GOAL. Beginning with the very first line, please reproduce the entries exactly through the line containing "for x in xs])".

Entries with model source code:
----------------------------------------

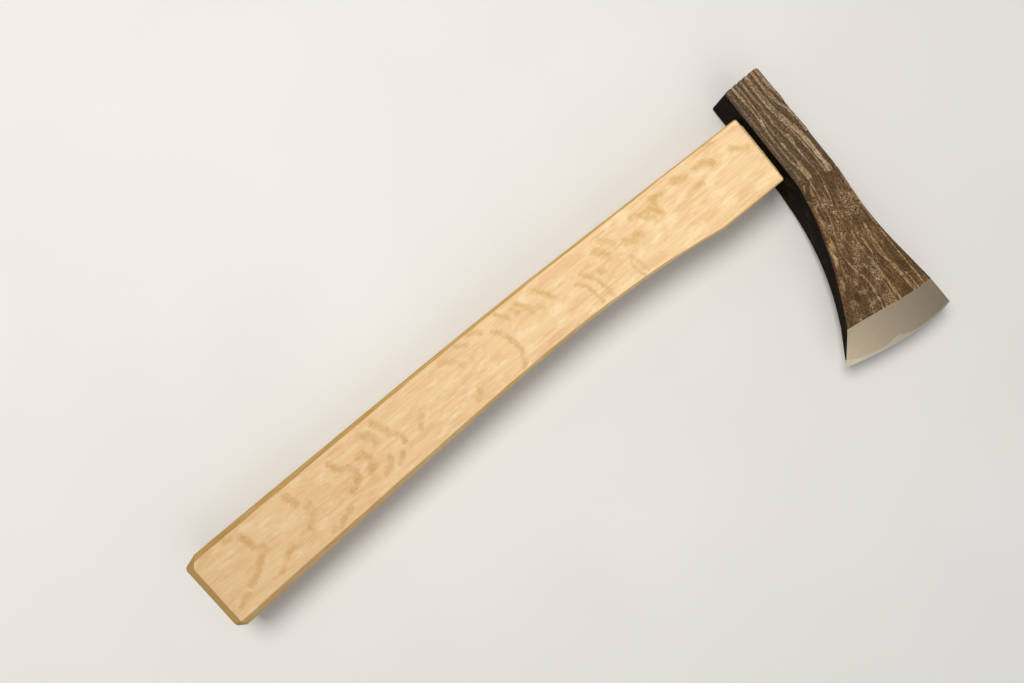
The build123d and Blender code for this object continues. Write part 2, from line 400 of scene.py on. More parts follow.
def side_x(sign, y):
    height = MID + (EYE_CLEAR if y < BEND_Y else 0.0)
    return cast(HEAD_TREE, (sign * FAR, y, height), (-sign, 0, 0)).x


def side_table(sign, kink_y, end_y):
    """The head's outline on one side as matching lists of y and x."""
    start = POLL_Y + np.array([0.005, 0.06, 0.15, 0.3, 0.5, 0.75, 1.05, 1.5])
    ys = list(start) + [BEND_Y]
    xs = [side_x(sign, y) for y in ys]
    stations = np.linspace(BEND_Y, kink_y, 10)
    fine = np.linspace(BEND_Y, kink_y, 60)[1:]
    ys += list(fine)
    xs += list(cubic(stations, [side_x(sign, y) for y in stations], fine))
    if end_y > kink_y:
        ys.append(end_y)
        xs.append(xs[-1] + (side_x(sign, end_y - 1) - xs[-1]) * (end_y - kink_y) / (end_y - 1 - kink_y))
    return np.array(ys), np.array(xs)


def edge_y_table():
    xs = np.linspace(EDGE_LOW.x + 0.4, EDGE_HIGH.x - 0.4, 12)
    return xs, np.array([cast(HEAD_TREE, (x, FAR, MID), (0, -1, 0)).y for x in xs])


def half_table():
    """Half thickness of the head against y, measured along x = 0 as far as the bevel."""
    ys = np.arange(BEND_Y - 12, border_y(0.0) - 1.0, 4.0)
    tops = [cast(HEAD_TREE, (0.0, y, FAR), (0, 0, -1)).z for y in ys]
    return ys, np.array(tops) - MID


crease = crease_points()
line_fit = np.polyfit(crease[:, 0], crease[:, 1], 3)


def border_y(x):
    return np.polyval(line_fit, x)


EDGE_X, EDGE_Y = edge_y_table()
TOE = np.array([EDGE_LOW.x, cubic(EDGE_X, EDGE_Y, EDGE_LOW.x)])
HEEL = np.array([EDGE_HIGH.x, cubic(EDGE_X, EDGE_Y, EDGE_HIGH.x)])
LINE_TOE = np.array([crease[0, 0], border_y(crease[0, 0])])
LINE_HEEL = np.array([crease[-1, 0], border_y(crease[-1, 0])])
TOP_Y, TOP_X = side_table(-1, TOE[1] - 0.3, TOE[1])
UNDER_Y, UNDER_X = side_table(1, LINE_HEEL[1], HEEL[1])
HALF_Y, HALF = half_table()


def cheek_half(y):
    return np.minimum(cubic(HALF_Y, HALF, y), MID)


def line_bow(s):
    """How far the bevel's border bows from its chord."""
    x = LINE_TOE[0] + s * (LINE_HEEL[0] - LINE_TOE[0])
    return border_y(x) - (LINE_TOE[1] + s * (LINE_HEEL[1] - LINE_TOE[1]))


def edge_bow(s):
    x = TOE[0] + s * (HEEL[0] - TOE[0])
    return cubic(EDGE_X, EDGE_Y, x) - (TOE[1] + s * (HEEL[1] - TOE[1]))


def sides(top_y, under_y):
    top_x = np.maximum(np.interp(top_y, TOP_Y, TOP_X), EDGE_LOW.x)
    under_x = np.interp(under_y, UNDER_Y, UNDER_X)
    return top_x, under_x


def cheek_plan(s, t):
    top_y = POLL_Y + t * (LINE_TOE[1] - POLL_Y)
    under_y = POLL_Y + t * (LINE_HEEL[1] - POLL_Y)
    top_x, under_x = sides(top_y, under_y)
    return top_x + s * (under_x - top_x), top_y + s * (under_y - top_y) + t * line_bow(s)


def bevel_plan(s, v):
    top_y = LINE_TOE[1] + v * (TOE[1] - LINE_TOE[1])
    under_y = LINE_HEEL[1] + v * (HEEL[1] - LINE_HEEL[1])
    top_x, under_x = sides(top_y, under_y)
    bow = (1 - v) * line_bow(s) + v * edge_bow(s)
    return top_x + s * (under_x - top_x), top_y + s * (under_y - top_y) + bow


def bevel_half(s, v):
    """Half thickness of the ground bevel, which is straight from its border to the edge."""
    border = cheek_half(cheek_plan(s, np.ones_like(s))[1])
    return border * (1 - v) + EDGE_HALF * v


def layer_start(s):
    """v at which the hard steel layer shows."""
    x0, y0 = bevel_plan(s, np.zeros_like(s))
    x1, y1 = bevel_plan(s, np.ones_like(s))
    places, widths = zip(*STRIP_WIDTH)
    ragged = 0.16 * fractal(s * 34, 0.5, 71)
    return 1 - (cubic(places, widths, s) + ragged) / np.hypot(x1 - x0, y1 - y0)


def layer_half(s):
    return bevel_half(s, layer_start(s))


def spread(width):
    """Places across rows of the given widths, close together at both rims."""
    rim = RIM_STEPS[None, :] / width[:, None]
    inner = np.linspace(0, 1, COLUMNS)[None, 1:-1]
    middle = rim[:, -1:] + inner * (1 - 2 * rim[:, -1:])
    return np.concatenate([rim, middle, 1 - rim[:, ::-1]], axis=1)


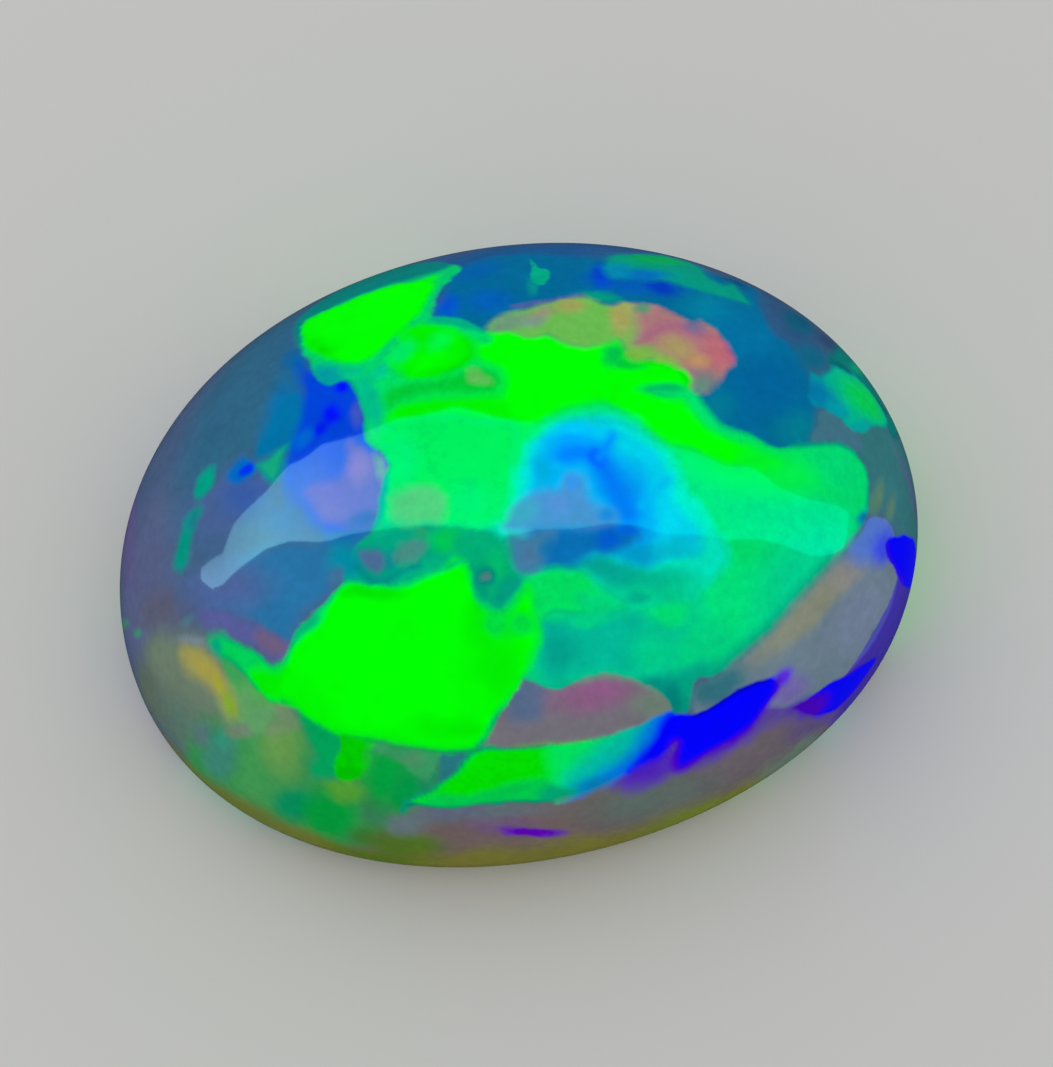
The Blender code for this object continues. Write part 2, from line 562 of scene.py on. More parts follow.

----------------------------------------

THE SOLUTION.
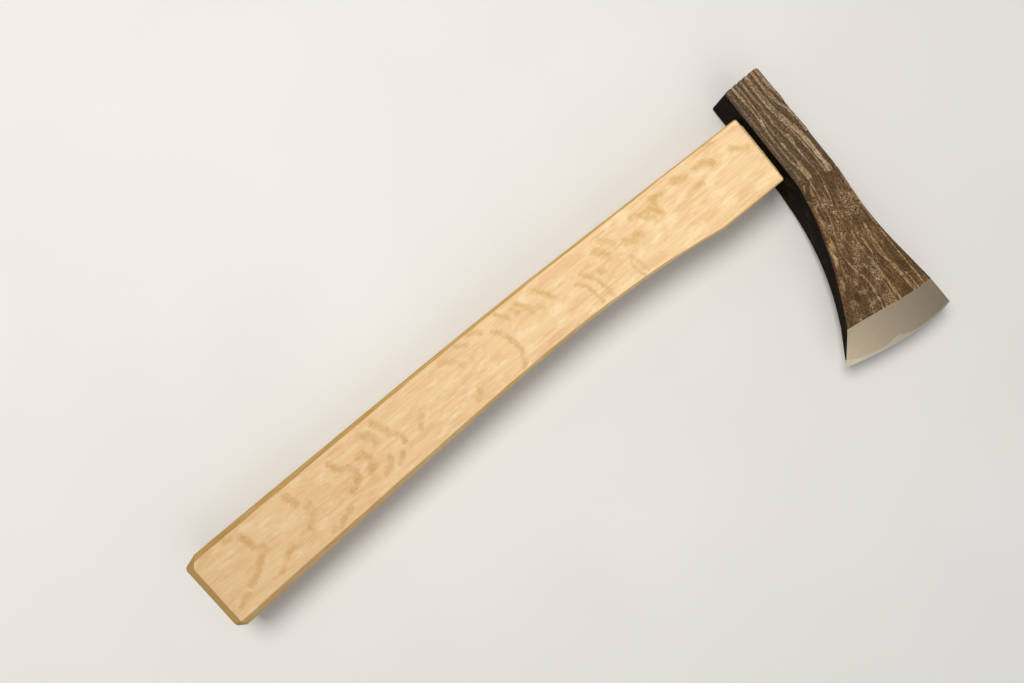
The build123d and Blender code for this object continues. Write part 2, from line 400 of scene.py on. More parts follow.
def side_x(sign, y):
    height = MID + (EYE_CLEAR if y < BEND_Y else 0.0)
    return cast(HEAD_TREE, (sign * FAR, y, height), (-sign, 0, 0)).x


def side_table(sign, kink_y, end_y):
    """The head's outline on one side as matching lists of y and x."""
    start = POLL_Y + np.array([0.005, 0.06, 0.15, 0.3, 0.5, 0.75, 1.05, 1.5])
    ys = list(start) + [BEND_Y]
    xs = [side_x(sign, y) for y in ys]
    stations = np.linspace(BEND_Y, kink_y, 10)
    fine = np.linspace(BEND_Y, kink_y, 60)[1:]
    ys += list(fine)
    xs += list(cubic(stations, [side_x(sign, y) for y in stations], fine))
    if end_y > kink_y:
        ys.append(end_y)
        xs.append(xs[-1] + (side_x(sign, end_y - 1) - xs[-1]) * (end_y - kink_y) / (end_y - 1 - kink_y))
    return np.array(ys), np.array(xs)


def edge_y_table():
    xs = np.linspace(EDGE_LOW.x + 0.4, EDGE_HIGH.x - 0.4, 12)
    return xs, np.array([cast(HEAD_TREE, (x, FAR, MID), (0, -1, 0)).y for x in xs])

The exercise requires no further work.